Personal information
- Born: 3 August 2003 (age 23) Barabai, South Kalimantan, Indonesia

Sport
- Sport: Athletics
- Event: Hurdles

Achievements and titles
- Personal bests: 60 m hurdles: 8.24 (Nur-Sultan , 2023) 100 m hurdles: 13.11 (Gumi, 2025) NR

Medal record
Women's athletics
Representing Indonesia
SEA Games
| Gold medal – first place | 2025 Thailand | 100m hurdles |
| Bronze medal – third place | 2023 Cambodia | 100m hurdles |

= Dina Aulia =

Indonesian athlete (born 2003)

Dina Aulia (born 3 August 2003) is an Indonesian hurdler. She is the national record holder in the 100 metres hurdles and competed at the 2025 World Championships.

==Career==
In August 2022, Aulia broke the Indonesia under-20 national record in the 100 metres hurdles event, running 13.44 seconds twice, both in Round 1 and finishing third in the semi-final, at the 2022 World Athletics U20 Championships in Cali, Colombia, narrowly missing a place in the final as a fastest qualifier.

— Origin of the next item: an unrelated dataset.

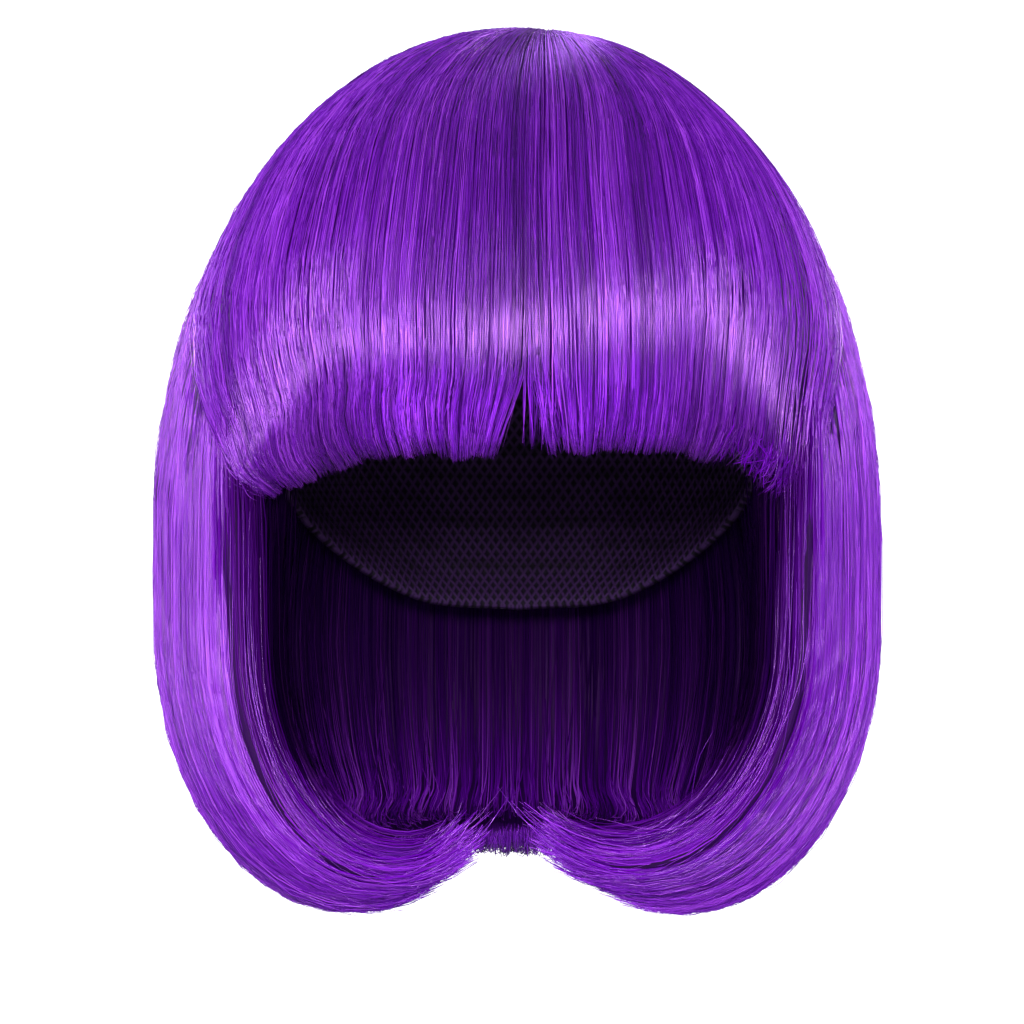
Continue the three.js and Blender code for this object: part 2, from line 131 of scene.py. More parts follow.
# Locks across each section: width as a share, height of the crest, and shortness of the ends
FRINGE_LOCKS = {
    "wide": (0.9, 1.2, 0.8, 1.1, 0.8, 0.5, 0.8, 1.2, 0.9, 1.0, 0.8),
    "crest": (0.9, 1.0, 0.7, 0.9, 0.8, 0.0, 0.7, 1.0, 0.8, 1.0, 0.8),
    "short": (0.0, 0.3, 0.1, 0.4, 0.1, 0.0, 0.2, 0.4, 0.0, 0.3, 0.0),
}
SIDE_LOCKS = {
    "wide": (0.7, 1.0, 0.8, 1.2, 0.9, 1.1, 1.0),
    "crest": (0.8, 1.0, 0.7, 1.0, 0.8, 0.9, 0.8),
    "short": (0.3, 0.0, 0.9, 0.2, 0.8, 0.0, 0.5),
}
BACK_LOCKS = {
    "wide": (1.0, 0.8, 1.2, 0.9, 1.1, 0.8, 1.1, 0.9, 1.2, 1.0),
    "crest": (0.9, 0.7, 1.0, 0.8, 0.9, 0.8, 1.0, 0.7, 1.0, 0.8),
    "short": (0.3, 0.8, 0.0, 0.6, 0.1, 0.6, 0.0, 0.8, 0.3, 0.5),
}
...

Aulia placed fifth over 60 metres hurdles at the 2023 Asian Indoor Athletics Championships in Nur-Sultan, Kazakhstan, running a personal best time of 8.24 seconds. In May 2023, she won the 100 metres hurdles bronze medal at the 2023 Southeast Asian Games in Phnom Penh, Cambodia.

In September 2024, she set a new Indonesian national record of 13.24 seconds for the 100 metres hurdles at the 2024 PON XXI Aceh-Sumut held in Sena Village, Batang Kuis District, Deli Serdang, North Sumatra, breaking the previous record set in 2016 by Emilia Nova. She also won the 100 metres race at the event.

She placed fourth in the 100 metres hurdles the 2025 Asian Athletics Championships in Gumi, South Korea, running a personal best of 13.11 seconds and setting a new national record. The sole female representative for Indonesia at the 2025 World Athletics Championships in Tokyo, Japan in September 2025, she finished sixth in her preliminary heat with a time of 13.28 seconds without advancing to the semi-finals. In December, she won the 100m hurdles gold medal at the 2025 SEA Games.

==Personal life==
She is from Barabai in the Central Hulu Sungai Regency in South Kalimantan.